Lenin on character of Soviet state

Dddddd0814 at aol.com Dddddd0814 at aol.com
Fri Aug 30 08:25:40 PDT 2002


from "Left-Wing" Childishness and the Petty-Bourgeois Mentality, April 1918 http://www.marxists.org/archive/lenin/works/1918/may/09.htm

[....]

Here we come to the root of the economic mistake of the “Left Communists”. And that is why we must deal with this point in greater detail.

Firstly, the “Left Communists” do not understand what kind of transition it is from capitalism to socialism that gives us the right and the grounds to call our country the Socialist Republic of Soviets.

Secondly, they reveal their petty-bourgeois mentality precisely by not recognising the petty-bourgeois element as the principal enemy of socialism in our country.

Thirdly, in making a bugbear of “state capitalism”, they betray their failure to understand that the Soviet state differs from the bourgeois state economically.

Let us examine these three points.

No one, I think, in studying the question of the economic system of Russia, has denied its transitional character. Nor, I think, has any Communist denied that the term Socialist Soviet Republic implies the determination of Soviet power to achieve the transition to socialism, and not that the new economic system is recognised as a socialist order.

But what does the word “transition” mean? Does it not mean, as applied to an economy, that the present system contains elements, particles, fragments of both capitalism and socialism? Everyone will admit that it does. But not all who admit this take the trouble to consider what elements actually constitute the various socio-economic structures that exist in Russia at the present time.
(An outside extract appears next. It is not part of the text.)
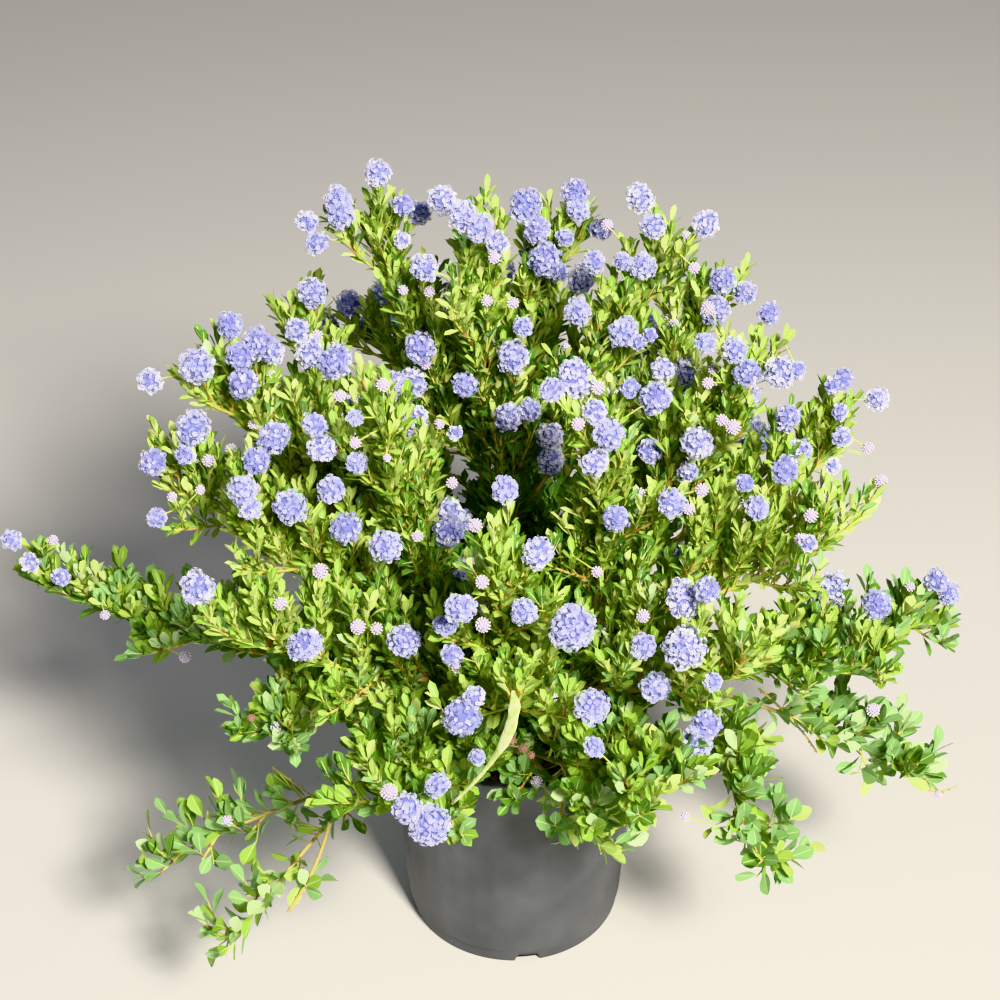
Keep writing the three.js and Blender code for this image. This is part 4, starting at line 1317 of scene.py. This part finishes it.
def leaf_piece(section, masses):
    """All leaves of a section's masses in one piece."""
    rng = draws(len(section), 2)
    roots, directions, uppers, lengths, tints = (
        np.concatenate([mass["leaves"][i] for mass in masses]) for i in range(5))
    slender = rng.uniform(*LEAF["slender"], len(roots))
    slender = slender * between(LEAF["low_slender"], LEAF["high_slender"], roots[:, 2])
    inner, low = tints == SHADED_INNER_LEAF, roots[:, 2] < LEAF["broad_below"]
    parts = []
    for own, stations in (
            (inner, INNER_STATIONS), (~inner & ~low, PLAIN_STATIONS), (~inner & low, ROUND_STATIONS)):
        values = [whole[own] for whole in (roots, directions, uppers, lengths, slender, tints)]
        parts.append(leaf_blades(*values, stations, rng))
    foliage_object("leaves", section, masses, parts, LEAF_FINISHES)


def stalks_to(flowers):
    """Short curves from each shoot's tip into the flower head or bud that it carries."""
    tips = np.array([flower[3] for flower in flowers])
    ends = np.array([flower[0] for flower in flowers])
    return np.stack([tips, (tips + ends) / 2 + UP * 0.5, ends], axis=1)


def single_shoots(rng):
    """The single shoots of SINGLE_SHOOTS, and small dry bud scales that stand out at their joints."""
    finishes = {"tan": TAN_TWIG, "brown": OLD_TWIG}
    parts, scales = [], []
    for points, base, tip, finish in SINGLE_SHOOTS.values():
        curve = np.array(points, float)
        parts.append(tubes([curve], base, tip, sides=8, steps=16, finish=finishes[finish]))
        count = round(length_of(curve) / KNOBS["spacing"])
        for share in (np.arange(count) + rng.uniform(*GROWTH["place"], count)) / count:
            start = points_on(curve, [share])[0]
            way = opened_from(curve, share, KNOBS["opening"], rng.uniform(0, math.tau))
            scales.append(rising_curve(start, way, KNOBS["length"] * rng.uniform(0.7, 1.2), 0.2))
    parts.append(tubes(scales, KNOBS["radius"], KNOBS["radius"] * 0.5, sides=5, steps=2, finish=JOINT))
    return parts


def twig_piece(section, masses):
    """All stems, twigs, fine shoots and flower stalks of a section's masses in one piece.

    A stem is old at its foot and green at its tip, and the others are of mixed ages from step to step.
    """
    rng = draws(len(section), 3)
    stems = [mass["stem"]["curve"] for mass in masses]
    girths = [mass["stem"]["girth"] for mass in masses]
    ages = np.repeat([OLD_TWIG, TAN_TWIG, GREEN_TWIG], [6, 5, 7])
    parts = [tubes(stems, STEM["base"], STEM["tip"], 8, len(ages), ages, girths)]
    twigs = [curve for mass in masses for curve in mass["stem"]["twigs"]]
    branchlets = [curve for mass in masses for curve in mass["branchlets"]]
    shoots = [curve for mass in masses for curve, _ in mass["shoots"]]
    for curves, sizes, sides, steps, shares in (
            (twigs, TWIG, 6, 8, (0.45, 0.45, 0.1)),
            (branchlets, BRANCHLET, 5, 6, (0.4, 0.5, 0.1)),
            (shoots, SHOOT, 3, 3, (0.25, 0.6, 0.15))):
        finish = rng.choice([TAN_TWIG, GREEN_TWIG, JOINT], (len(curves), steps), p=shares)
        parts.append(tubes(curves, sizes["base"], sizes["tip"], sides, steps, finish))
    flowers = [flower for mass in masses for flower in mass["heads"] + mass["buds"]]
    spent = [head for mass in masses for head in mass["spent"]]
    for carried, finish in ((flowers, GREEN_TWIG), (spent, OLD_TWIG)):
        if carried:
            girth = PEDUNCLE["radius"]
            parts.append(tubes(stalks_to(carried), girth, girth, sides=5, steps=2, finish=finish))
    if section == "skirt":
        parts += [flat_shoot(**FLAT_SHOOT), *single_shoots(rng)]
    foliage_object("twigs", section, masses, parts, TWIG_FINISHES)


def blossom_piece(section, masses):
    """All flower heads, buds and spent heads of a section's masses in one piece."""
    rng = draws(len(section), 5)
    heads, buds, spent = (
        [flower for mass in masses for flower in mass[kind]] for kind in ("heads", "buds", "spent"))
    parts = []
    if spent:
        parts += [bud_beads(spent, [SPENT], rng), balls(spent, 0.9, SPENT, rows=3, columns=6, rough=0.1)]
    if heads:
        petals = [LIGHT_PETAL, MID_PETAL, DEEP_PETAL]
        # A ball of the flower stalks inside each head, painted darker than the petals as the shade between
        # florets.
        parts += [florets(heads, petals, rng), balls(heads, 0.7, STALKS_AND_SHADE, rows=5, columns=9, rough=0.06)]
    if buds:
        tints = [BUD_PINK, BUD_WHITE]
        parts += [bud_beads(buds, tints, rng), balls(buds, 0.8, BUD_HEART, rows=3, columns=6, rough=0)]
    foliage_object("blossom", section, masses, parts, BLOSSOM_FINISHES)


# ---- Making ----

boughs, stems = grow_limbs()

mesh_object("nursery_pot", ["pot"], [pot_wall(), pot_floor()], [moulded_polypropylene()])
mesh_object("potting_mix", ["soil"], [soil_body(), soil_chips()], [
    potting_mix("potting_mix", "#17100A", "#4A3423"), potting_mix("bark_chips", "#3A2718", "#7A5A3C")])

bark_parts = [trunk_limb()]
for number, (name, curve) in enumerate(boughs.items()):
    girth = GIRTH[BOUGHS[name][0]]
    relief = BARK["relief"] * girth * BOUGH["base"]
    bark_parts.append(bark_limb(curve, girth * BOUGH["base"], girth * BOUGH["tip"], relief, 50 + 2 * number))
mesh_object("bark", ["trunk"] + [f"bough_{name}" for name in boughs], bark_parts, [grey_brown_bark()])

masses = full_growth(stems)
for section, members in SECTIONS.items():
    own = [mass for mass in masses if mass["stem"]["bough"] in members]
    leaf_piece(section, own)
    twig_piece(section, own)
    blossom_piece(section, own)


# ---- Stage, light and camera ----

FLOOR = {"radius": 9000, "sides": 64, "drop": 0.2, "colour": "#CFCDC9"}
LIGHTS = {  # place and size in metres, watts and colour
    "key_light": ((1.15, -2.6, 3.1), 0.8, 350, "#FFF8EC"),
    "fill_light": ((-2.6, -1.6, 1.8), 2.4, 18, "#EAF1FF"),
}
SKY = {"colour": "#E9ECF0", "strength": 0.29}


def studio_floor():
    """A plain pale floor, a large disc with its middle under the pot."""
    ring = turned(FLOOR["radius"], full_turn(FLOOR["sides"]), -FLOOR["drop"])
    mesh = bpy.data.meshes.new("floor")
    mesh.from_pydata((ring * MM).tolist(), [], [list(range(FLOOR["sides"]))])
    floor = bpy.data.objects.new("floor", mesh)
    bpy.context.scene.collection.objects.link(floor)
    material, tree, surface, place = new_material("painted_floor", {"Base Color": linear(FLOOR["colour"])})
    roughen(tree, surface, place, grain=4, low=0.7, high=0.8, height=0.05)
    mesh.materials.append(material)


def area_light(name, place, size, watts, colour):
    """A square soft box that faces the middle of the shrub."""
    light = bpy.data.lights.new(name, "AREA")
    light.size, light.energy, light.color = size, watts, linear(colour)[:3]
    lamp = bpy.data.objects.new(name, light)
    lamp.location = place
    lamp.rotation_euler = (Vector(CAMERA["target"]) - Vector(place)).to_track_quat("-Z", "Y").to_euler()
    bpy.context.scene.collection.objects.link(lamp)


def place_camera():
    """The camera looks down at the shrub from the front, at the angle and distance of CAMERA."""
    data = bpy.data.cameras.new("camera")
    data.lens, data.sensor_width = CAMERA["lens"], CAMERA["sensor"]
    data.clip_start, data.clip_end = 0.05, 60
    camera = bpy.data.objects.new("camera", data)
    camera.location = Vector(CAMERA["target"]) + Vector(BACKWARD) * CAMERA["distance"]
    camera.rotation_euler = (math.pi / 2 - TILT, 0, 0)
    bpy.context.scene.collection.objects.link(camera)
    bpy.context.scene.camera = camera


def light_world():
    """An even pale light from all sides."""
    world = bpy.data.worlds.new("studio")
    world.use_nodes = True
    background = world.node_tree.nodes["Background"]
    background.inputs["Color"].default_value = linear(SKY["colour"])
    background.inputs["Strength"].default_value = SKY["strength"]
    bpy.context.scene.world = world


studio_floor()
for name, (place, size, watts, colour) in LIGHTS.items():
    area_light(name, place, size, watts, colour)
light_world()
place_camera()
bpy.context.scene.view_settings.view_transform = "Khronos PBR Neutral"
And this is the crux of the question.

Let us enumerate these elements:

1) patriarchal, i.e., to a considerable extent natural, peasant farming;

2) small commodity production (this Includes the majority of those peasants who sell their grain);

3) private capitalism;

4) state capitalism;

5) socialism.

Russia is so vast and so varied that all these different types of socio-economic structures are intermingled. This is what constitutes the specific features of the situation.
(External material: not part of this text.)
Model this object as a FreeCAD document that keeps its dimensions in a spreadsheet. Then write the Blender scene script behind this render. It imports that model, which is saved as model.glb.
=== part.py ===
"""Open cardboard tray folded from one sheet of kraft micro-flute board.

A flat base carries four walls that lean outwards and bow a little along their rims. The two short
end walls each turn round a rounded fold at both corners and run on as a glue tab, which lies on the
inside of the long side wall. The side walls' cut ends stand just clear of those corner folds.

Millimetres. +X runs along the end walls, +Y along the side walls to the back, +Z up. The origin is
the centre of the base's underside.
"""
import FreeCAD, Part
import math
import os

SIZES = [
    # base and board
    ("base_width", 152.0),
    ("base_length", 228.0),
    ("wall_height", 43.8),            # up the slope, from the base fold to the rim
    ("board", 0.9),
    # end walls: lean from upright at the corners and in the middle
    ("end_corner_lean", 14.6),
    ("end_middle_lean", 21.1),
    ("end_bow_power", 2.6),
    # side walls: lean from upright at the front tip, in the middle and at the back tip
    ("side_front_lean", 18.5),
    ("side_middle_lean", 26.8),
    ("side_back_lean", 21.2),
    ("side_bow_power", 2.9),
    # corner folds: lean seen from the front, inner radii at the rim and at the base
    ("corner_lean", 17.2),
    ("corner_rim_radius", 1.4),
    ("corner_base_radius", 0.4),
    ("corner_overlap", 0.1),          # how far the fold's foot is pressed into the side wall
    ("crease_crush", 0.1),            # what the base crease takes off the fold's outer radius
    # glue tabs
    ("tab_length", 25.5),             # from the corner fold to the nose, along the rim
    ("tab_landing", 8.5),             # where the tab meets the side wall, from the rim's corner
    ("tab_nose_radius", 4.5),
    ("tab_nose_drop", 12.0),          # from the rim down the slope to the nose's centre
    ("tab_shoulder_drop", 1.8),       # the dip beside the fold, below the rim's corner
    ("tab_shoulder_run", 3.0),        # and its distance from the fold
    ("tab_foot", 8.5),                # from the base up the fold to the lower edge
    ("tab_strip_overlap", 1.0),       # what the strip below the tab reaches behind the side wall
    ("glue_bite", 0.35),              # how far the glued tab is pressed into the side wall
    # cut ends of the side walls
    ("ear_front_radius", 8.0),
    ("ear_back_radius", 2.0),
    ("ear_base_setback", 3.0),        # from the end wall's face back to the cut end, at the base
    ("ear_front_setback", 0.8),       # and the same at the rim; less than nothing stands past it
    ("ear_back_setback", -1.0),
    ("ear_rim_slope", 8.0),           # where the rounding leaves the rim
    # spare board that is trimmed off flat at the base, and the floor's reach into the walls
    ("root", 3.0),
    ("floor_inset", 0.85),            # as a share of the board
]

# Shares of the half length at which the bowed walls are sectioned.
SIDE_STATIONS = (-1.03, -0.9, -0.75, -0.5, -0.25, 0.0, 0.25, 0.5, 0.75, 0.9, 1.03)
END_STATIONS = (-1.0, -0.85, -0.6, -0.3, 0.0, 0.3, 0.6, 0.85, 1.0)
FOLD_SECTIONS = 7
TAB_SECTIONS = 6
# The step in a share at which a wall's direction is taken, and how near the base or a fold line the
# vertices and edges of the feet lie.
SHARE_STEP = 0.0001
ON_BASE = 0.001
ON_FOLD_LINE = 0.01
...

The question arises: what elements predominate? Clearly in a small-peasant country, the petty-bourgeois element predominates and it must predominate, for the great majority of those working the land are small commodity producers. The shell of our state capitalism (grain monopoly, state controlled entrepreneurs and traders, bourgeois co-operators) is pierced now in one place, now in another by profiteers, the chief object of profiteering being grain.

It is in this field that the main struggle is being waged. Between what elements is this struggle being waged if we are to speak in terms of economic categories such as “state capitalism"? Between the fourth and the fifth in the order in which I have just enumerated them. Of course not. It is not state capitalism that is at war with socialism, but the petty bourgeoisie plus private capitalism fighting together against both state capitalism and socialism. The petty bourgeoisie oppose every kind of state interference, accounting and control, whether it be state capitalist or state socialist. This is an absolutely unquestionable fact of reality, and the root of the economic mistake of the “Left Communists” is that they have failed to understand it. The profiteer, the commercial racketeer, the disrupter of monopoly—these are our principal “internal” enemies, the enemies of the economic measures of Soviet power. A hundred and twenty-five years ago it might have been excusable for the French petty bourgeoisie, the most ardent and sincere revolutionaries, to try to crush the profiteer by executing a few of the “chosen” and by making thunderous declamations. Today, however, the purely rhetorical attitude to this question assumed by some Left Socialist-Revolutionaries can rouse nothing but disgust and revulsion in every politically conscious revolutionary. We know perfectly well that the economic basis of profiteering is both the small proprietors, who are exceptionally widespread in Russia, and private capitalism, of which every petty bourgeois is an agent. We know that the million tentacles of this petty-bourgeois hydra now and again encircle various sections of the workers, that, instead of state monopoly, profiteering forces its way into every pore of our social and economic organism.

Those who fail to see this show by their blindness that they are slaves of petty-bourgeois prejudices. This is precisely the case with our “Left Communists”, who in words (and of course in their deepest convictions) are merciless enemies of the petty bourgeoisie, while in deeds they help only the petty bourgeoisie, serve only this section of the population and express only its point of view by fighting—in April 1918!!—against . . . “state capitalism ”. They are wide of the mark!